Vous savez, dans les familles ‘’guewel’’, les petits jouent avec les koras, les djembés etc. tandis que chez les autres, ils jouent à monter à vélo, par exemple. Jouer avec Sidiki, Dieu merci, c’est comme un père qui joue avec son enfant à la maison. C’est pour cela que sur scène, il n’y a pas de problèmes. On est libre. Moi, j’ai ma kora classique et lui a sa kora moderne. On mélange les deux. Je ne demande pas à Sidiki de venir vers moi et de faire exactement ce que je suis en train de faire. Vice-versa. Aussi, je n’essaie pas de faire ce qu’il aime. On met nos différences ensemble.

Quel regard jetez-vous sur ce qu’il fait ?

Je suis fier, très fier même, comme tout le monde. Je rends grâce à Dieu. Dieu est le Seul Maître et Il décide de tout. Comme on dit : l’Homme propose et Dieu dispose. Je suis content de la façon dont il travaille. Il est un jeune très ambitieux et a de la ‘’baraka’’. Franchement, il a le respect et de l’amour pour sa famille, pour ses amis, pour notre culture. Ce qui est quand même très très important, parce qu’il est l’aîné de ma famille. C’est mon premier garçon. A longueur de journée, partout où je passe, que cela soit en Europe, en Amérique, en Afrique et même en Océanie, les gens écoutent Sidiki et l’apprécient bien. Imaginez un papa qui entend de bonnes choses sur son fils et qui voit comment les gens me supportent. Je suis très content que Mbaye Dièye Faye, Youssou Ndour, Baaba Maal et M. Diop (ndlr le père de la chanteuse Abiba) adoptent Sidiki et le considèrent comme leur fils. Que Baaba Maal dise qu’il n’arrête pas d’écouter les chansons de Sidiki me touche. Djiby Dramé m’a dit que dès qu’il sera à Bamako, il passera à la maison le voir. Ces gens sont contents d’être avec lui et lui donnent des conseils. Que Dj Arafat le suive, MHD qui est le numéro un en France actuellement annule son vol pour attendre le concert de Sidiki à Bamako et monter sur scène avec lui, ne peut que me faire plaisir. C’est grandiose. Je ne peux qu’être fier de lui et de ses frères.

Eux aussi chantent ?

Ah oui, oui ! Si vous allez sur internet, tapez Ahmeth Diabaté et vous verrez ce qu’il fait. Il a fait une chanson avec Sidiki intitulée ‘’L’enfant béni’’. Ahmeth est le benjamin de mes garçons. Balla, mon autre fils, ne chante pas, mais est un grand compositeur. Dieu merci, tous mes enfants jouent à la kora, au piano ou font de la programmation. Ma première fille chante très bien. Elle vit en France où elle étudie l’économie. Elle travaille bien de son côté. Elle n’a pas encore sorti quelque chose. On est une famille de ‘’guewel’’. On naît ‘’guewel’’, on ne le devient pas.
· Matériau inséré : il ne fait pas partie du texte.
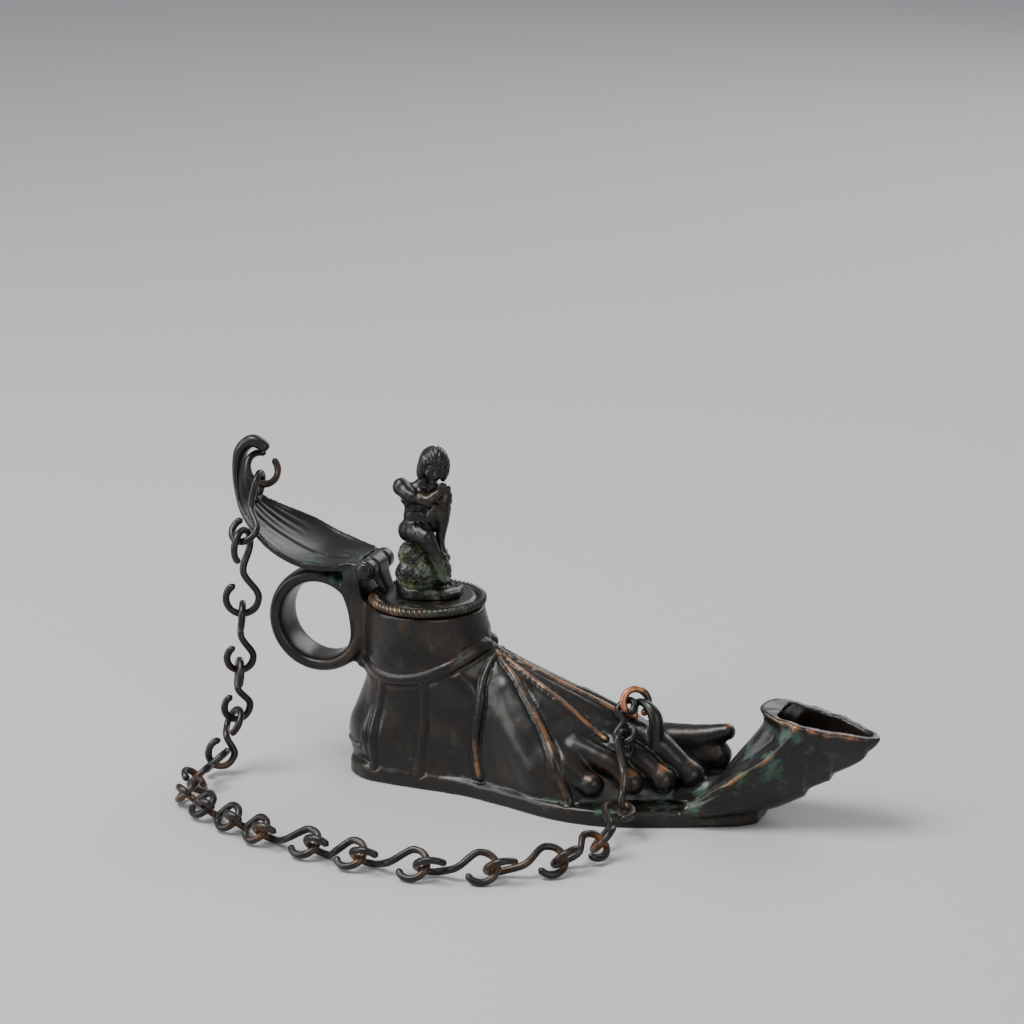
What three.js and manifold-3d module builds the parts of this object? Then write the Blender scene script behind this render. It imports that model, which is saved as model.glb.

Revenons à votre répertoire personnel. Vous avez une chanson intitulée Tapha Niang. Parlez-nous de l’histoire de ce morceau ?
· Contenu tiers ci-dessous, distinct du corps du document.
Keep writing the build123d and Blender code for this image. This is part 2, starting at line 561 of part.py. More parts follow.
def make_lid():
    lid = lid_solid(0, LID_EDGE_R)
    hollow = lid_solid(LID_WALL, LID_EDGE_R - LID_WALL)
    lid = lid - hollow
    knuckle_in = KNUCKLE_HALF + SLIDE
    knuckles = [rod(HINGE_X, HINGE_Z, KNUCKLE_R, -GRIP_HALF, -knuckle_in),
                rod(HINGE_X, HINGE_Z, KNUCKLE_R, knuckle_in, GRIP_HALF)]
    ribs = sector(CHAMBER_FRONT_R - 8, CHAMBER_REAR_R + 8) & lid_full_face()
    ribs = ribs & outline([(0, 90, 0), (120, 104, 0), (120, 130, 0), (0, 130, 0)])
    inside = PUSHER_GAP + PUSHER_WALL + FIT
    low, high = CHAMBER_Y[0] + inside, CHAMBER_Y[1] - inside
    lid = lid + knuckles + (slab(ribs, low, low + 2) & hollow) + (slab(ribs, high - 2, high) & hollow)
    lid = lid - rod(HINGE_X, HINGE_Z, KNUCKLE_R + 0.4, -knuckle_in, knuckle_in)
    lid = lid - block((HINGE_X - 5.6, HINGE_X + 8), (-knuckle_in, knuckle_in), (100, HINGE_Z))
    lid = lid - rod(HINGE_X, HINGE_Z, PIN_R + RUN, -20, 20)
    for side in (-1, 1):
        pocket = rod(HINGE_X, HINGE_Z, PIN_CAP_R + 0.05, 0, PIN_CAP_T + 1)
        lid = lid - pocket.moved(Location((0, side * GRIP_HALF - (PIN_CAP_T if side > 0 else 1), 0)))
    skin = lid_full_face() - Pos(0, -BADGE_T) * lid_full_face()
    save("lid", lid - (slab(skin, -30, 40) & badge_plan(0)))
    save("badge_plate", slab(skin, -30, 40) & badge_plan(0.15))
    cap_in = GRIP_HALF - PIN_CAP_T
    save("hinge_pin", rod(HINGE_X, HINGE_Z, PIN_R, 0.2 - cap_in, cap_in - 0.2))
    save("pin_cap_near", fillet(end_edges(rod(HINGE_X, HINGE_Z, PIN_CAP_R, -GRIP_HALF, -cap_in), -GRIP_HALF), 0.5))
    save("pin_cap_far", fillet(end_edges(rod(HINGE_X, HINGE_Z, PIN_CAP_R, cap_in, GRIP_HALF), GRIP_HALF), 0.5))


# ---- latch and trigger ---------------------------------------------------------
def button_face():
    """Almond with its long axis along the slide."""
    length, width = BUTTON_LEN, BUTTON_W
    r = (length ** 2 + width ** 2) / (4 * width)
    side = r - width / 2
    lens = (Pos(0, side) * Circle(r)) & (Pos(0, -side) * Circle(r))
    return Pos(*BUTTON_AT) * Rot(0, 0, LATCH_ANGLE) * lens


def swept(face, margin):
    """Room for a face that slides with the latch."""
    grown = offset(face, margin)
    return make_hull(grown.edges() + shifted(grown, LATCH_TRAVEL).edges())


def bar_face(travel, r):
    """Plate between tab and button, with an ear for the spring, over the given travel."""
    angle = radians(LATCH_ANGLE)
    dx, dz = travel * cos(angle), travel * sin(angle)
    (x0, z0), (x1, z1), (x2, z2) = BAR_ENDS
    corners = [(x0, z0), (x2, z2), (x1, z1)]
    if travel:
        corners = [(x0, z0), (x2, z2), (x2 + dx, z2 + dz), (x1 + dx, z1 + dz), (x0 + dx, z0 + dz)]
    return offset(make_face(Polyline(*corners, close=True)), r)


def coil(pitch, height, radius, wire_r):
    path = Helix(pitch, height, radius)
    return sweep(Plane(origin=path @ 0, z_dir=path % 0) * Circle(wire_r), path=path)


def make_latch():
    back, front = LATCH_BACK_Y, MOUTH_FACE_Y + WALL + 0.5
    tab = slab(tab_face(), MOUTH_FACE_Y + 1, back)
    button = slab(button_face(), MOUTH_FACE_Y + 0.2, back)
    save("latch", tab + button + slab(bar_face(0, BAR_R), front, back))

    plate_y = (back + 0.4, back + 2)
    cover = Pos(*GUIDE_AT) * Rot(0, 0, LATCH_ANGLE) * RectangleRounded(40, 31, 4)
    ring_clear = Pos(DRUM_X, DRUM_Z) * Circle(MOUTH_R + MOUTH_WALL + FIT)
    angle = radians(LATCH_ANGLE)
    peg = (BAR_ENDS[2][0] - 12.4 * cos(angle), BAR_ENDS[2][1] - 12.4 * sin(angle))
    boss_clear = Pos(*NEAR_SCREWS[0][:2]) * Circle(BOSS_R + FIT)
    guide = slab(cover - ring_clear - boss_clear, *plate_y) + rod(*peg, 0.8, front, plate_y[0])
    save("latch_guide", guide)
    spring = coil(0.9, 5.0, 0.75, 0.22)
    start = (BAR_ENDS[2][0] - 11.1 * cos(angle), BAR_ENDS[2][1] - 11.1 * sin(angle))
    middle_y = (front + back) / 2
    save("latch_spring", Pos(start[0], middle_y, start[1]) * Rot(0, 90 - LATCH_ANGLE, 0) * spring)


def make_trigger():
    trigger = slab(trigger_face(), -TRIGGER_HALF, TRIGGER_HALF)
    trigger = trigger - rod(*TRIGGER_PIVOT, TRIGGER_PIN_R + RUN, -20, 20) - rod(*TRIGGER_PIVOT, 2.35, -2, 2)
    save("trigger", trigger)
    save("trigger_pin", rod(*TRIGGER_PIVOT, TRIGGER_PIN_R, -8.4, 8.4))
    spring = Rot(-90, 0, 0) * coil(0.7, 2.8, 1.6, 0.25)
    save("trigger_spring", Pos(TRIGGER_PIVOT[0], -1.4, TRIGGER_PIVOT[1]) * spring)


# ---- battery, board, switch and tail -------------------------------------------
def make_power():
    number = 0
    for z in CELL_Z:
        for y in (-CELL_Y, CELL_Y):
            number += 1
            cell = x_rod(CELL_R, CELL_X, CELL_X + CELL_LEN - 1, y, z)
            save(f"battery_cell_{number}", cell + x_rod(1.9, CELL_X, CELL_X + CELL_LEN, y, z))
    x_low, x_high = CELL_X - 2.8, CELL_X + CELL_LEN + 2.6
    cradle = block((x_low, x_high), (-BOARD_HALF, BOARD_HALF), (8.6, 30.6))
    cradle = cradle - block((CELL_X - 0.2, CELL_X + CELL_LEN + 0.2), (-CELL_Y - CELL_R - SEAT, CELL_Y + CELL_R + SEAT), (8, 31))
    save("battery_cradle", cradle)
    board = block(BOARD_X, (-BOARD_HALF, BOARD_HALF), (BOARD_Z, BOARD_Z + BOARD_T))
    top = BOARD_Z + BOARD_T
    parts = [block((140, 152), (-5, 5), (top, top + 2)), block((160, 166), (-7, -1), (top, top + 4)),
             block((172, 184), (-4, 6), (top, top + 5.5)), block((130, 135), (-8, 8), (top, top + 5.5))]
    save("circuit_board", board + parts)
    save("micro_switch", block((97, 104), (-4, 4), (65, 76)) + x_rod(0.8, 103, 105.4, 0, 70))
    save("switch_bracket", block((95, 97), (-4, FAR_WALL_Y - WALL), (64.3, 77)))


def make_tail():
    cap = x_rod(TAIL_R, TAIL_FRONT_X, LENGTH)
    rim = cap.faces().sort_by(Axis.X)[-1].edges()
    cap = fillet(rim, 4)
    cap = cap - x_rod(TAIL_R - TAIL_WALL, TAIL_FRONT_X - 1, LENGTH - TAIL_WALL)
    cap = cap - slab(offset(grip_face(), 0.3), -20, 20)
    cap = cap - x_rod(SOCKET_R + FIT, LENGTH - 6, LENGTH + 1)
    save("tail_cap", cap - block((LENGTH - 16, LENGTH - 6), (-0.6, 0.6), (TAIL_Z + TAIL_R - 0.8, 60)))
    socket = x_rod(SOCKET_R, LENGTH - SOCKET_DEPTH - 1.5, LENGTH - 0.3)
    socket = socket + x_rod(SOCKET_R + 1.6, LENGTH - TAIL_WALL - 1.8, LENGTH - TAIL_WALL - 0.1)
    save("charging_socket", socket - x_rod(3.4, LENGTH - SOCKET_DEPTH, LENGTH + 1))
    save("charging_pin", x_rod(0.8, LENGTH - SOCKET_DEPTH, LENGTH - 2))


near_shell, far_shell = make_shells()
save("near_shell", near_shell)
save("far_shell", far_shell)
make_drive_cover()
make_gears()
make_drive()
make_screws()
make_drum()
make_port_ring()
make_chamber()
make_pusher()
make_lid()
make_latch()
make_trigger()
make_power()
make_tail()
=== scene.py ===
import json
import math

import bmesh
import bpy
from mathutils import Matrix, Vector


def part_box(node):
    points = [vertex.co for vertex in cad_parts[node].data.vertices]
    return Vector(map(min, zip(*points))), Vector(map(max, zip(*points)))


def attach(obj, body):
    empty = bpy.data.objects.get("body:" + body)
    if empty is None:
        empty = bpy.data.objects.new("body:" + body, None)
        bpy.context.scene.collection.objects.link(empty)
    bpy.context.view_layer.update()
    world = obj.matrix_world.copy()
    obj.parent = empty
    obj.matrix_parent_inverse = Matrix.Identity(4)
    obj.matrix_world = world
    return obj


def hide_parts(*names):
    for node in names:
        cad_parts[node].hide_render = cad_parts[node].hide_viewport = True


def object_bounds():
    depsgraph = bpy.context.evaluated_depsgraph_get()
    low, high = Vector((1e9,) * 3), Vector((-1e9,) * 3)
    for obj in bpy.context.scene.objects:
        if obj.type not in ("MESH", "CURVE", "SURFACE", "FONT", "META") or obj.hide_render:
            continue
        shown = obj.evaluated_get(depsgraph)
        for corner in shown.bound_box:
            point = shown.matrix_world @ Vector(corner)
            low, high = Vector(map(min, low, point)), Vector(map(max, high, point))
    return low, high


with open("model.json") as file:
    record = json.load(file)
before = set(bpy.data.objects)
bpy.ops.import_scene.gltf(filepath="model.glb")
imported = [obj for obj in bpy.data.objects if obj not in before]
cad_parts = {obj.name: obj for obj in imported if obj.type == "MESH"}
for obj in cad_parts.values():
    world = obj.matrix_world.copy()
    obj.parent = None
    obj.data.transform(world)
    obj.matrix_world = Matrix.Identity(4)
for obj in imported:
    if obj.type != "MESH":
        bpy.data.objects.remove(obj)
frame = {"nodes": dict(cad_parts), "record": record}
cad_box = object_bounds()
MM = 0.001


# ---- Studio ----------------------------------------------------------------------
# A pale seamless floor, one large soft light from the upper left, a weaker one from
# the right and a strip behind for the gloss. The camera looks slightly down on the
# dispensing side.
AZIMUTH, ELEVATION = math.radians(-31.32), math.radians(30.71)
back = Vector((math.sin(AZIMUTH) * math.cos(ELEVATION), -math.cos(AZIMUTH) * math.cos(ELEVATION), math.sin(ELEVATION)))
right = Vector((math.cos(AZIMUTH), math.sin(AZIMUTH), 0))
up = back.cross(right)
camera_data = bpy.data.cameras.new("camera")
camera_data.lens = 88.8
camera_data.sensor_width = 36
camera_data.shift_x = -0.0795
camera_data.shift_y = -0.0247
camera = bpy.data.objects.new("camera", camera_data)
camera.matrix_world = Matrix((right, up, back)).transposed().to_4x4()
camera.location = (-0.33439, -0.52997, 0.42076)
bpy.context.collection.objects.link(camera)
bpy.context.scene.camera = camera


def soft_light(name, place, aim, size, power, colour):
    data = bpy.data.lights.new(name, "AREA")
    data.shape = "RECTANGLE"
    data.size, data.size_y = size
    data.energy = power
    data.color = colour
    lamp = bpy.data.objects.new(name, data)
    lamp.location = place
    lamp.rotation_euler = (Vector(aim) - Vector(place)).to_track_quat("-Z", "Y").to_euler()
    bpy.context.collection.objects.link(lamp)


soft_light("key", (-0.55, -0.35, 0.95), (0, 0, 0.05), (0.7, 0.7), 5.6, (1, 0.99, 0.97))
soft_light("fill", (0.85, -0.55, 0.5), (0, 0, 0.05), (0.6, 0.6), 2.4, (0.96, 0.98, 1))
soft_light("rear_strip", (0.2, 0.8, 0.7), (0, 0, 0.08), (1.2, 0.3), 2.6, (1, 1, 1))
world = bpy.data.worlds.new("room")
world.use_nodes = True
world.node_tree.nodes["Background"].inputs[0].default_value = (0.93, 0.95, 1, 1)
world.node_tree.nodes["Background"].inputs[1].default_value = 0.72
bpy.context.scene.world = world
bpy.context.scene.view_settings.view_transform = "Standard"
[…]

Vous savez, l’orchestre que j’ai mis en place est une reconstruction culturelle de l’empire mandingue. Donc, j’ai formé un orchestre avec des Sénégalais, des Gambiens, des Guinées, des Ivoiriens, des Maliens, etc. L’un des chanteurs de cet orchestre s’appelle Moussa Niang. Et il a bien voulu faire un honneur à son petit frère Tapha Niang qui est décédé tout jeune. Moussa Niang se trouve présentement en Belgique.
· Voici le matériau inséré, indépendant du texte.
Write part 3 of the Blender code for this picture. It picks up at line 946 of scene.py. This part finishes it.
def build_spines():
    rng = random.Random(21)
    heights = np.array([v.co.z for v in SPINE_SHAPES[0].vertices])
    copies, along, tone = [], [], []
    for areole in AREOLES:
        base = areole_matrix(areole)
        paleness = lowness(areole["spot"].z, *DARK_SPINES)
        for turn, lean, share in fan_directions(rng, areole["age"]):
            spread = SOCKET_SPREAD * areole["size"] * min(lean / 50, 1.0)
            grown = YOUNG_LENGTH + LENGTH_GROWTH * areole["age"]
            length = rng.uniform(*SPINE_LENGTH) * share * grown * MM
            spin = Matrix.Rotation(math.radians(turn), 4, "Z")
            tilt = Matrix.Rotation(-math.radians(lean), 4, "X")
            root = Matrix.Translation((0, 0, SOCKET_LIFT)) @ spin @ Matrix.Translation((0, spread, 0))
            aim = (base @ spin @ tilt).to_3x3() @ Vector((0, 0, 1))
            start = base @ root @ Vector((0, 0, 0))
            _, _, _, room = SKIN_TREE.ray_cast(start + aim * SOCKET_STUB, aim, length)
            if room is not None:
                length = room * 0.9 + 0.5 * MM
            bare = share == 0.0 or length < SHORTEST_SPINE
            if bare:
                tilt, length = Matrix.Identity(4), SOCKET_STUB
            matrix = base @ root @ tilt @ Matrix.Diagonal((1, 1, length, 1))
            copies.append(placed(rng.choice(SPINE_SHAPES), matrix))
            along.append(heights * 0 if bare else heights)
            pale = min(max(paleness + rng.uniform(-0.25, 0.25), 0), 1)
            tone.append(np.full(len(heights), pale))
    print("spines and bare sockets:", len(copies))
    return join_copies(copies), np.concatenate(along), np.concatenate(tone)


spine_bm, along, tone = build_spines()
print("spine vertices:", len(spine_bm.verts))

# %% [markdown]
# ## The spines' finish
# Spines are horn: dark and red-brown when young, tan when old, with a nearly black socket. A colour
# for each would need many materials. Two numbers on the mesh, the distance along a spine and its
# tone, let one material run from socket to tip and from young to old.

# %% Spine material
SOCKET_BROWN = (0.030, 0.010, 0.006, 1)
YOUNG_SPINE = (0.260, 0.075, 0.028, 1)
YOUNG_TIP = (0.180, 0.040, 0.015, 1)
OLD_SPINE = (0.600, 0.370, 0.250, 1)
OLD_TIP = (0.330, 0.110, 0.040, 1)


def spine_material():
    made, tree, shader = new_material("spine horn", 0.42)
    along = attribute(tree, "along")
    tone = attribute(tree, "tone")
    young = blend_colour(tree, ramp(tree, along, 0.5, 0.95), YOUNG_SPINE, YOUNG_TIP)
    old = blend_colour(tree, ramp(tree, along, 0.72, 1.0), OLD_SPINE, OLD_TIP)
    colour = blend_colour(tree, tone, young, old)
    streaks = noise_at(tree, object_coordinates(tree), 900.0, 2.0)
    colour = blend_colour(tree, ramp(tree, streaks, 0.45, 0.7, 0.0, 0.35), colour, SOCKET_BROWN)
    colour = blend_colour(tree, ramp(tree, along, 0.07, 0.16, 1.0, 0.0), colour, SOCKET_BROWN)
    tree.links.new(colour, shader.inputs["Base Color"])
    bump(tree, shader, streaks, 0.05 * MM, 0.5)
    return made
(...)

Vous avez collaboré avec un artiste comme Ali Farka Touré, comment était l’expérience ?

Dieu merci et paix à son âme. Ali est mon grand frère. D’ailleurs, j’ai eu deux grammy awards avec lui. Ce sont les deux albums qu’on a faits ensemble. J’ai été nominé 4 fois au grammy. Dieu merci, je suis le joueur de Kora le plus titré au monde. Aussi, je fais partie des musiciens les plus titrés au Mali. Ce qui est quand même très important. Travailler avec Ali Farka Touré a été exceptionnel, eu égard aux différentes collaborations musicales que j’ai faites. Ali est du nord du Mali et moi du sud du Mali. C’était la première fois qu’un nordiste et un sudiste se mettaient ensemble pour faire de la musique. Je suis très content de cela. Et Dieu nous a récompensés à cet effet. Tous les deux albums ont été primés.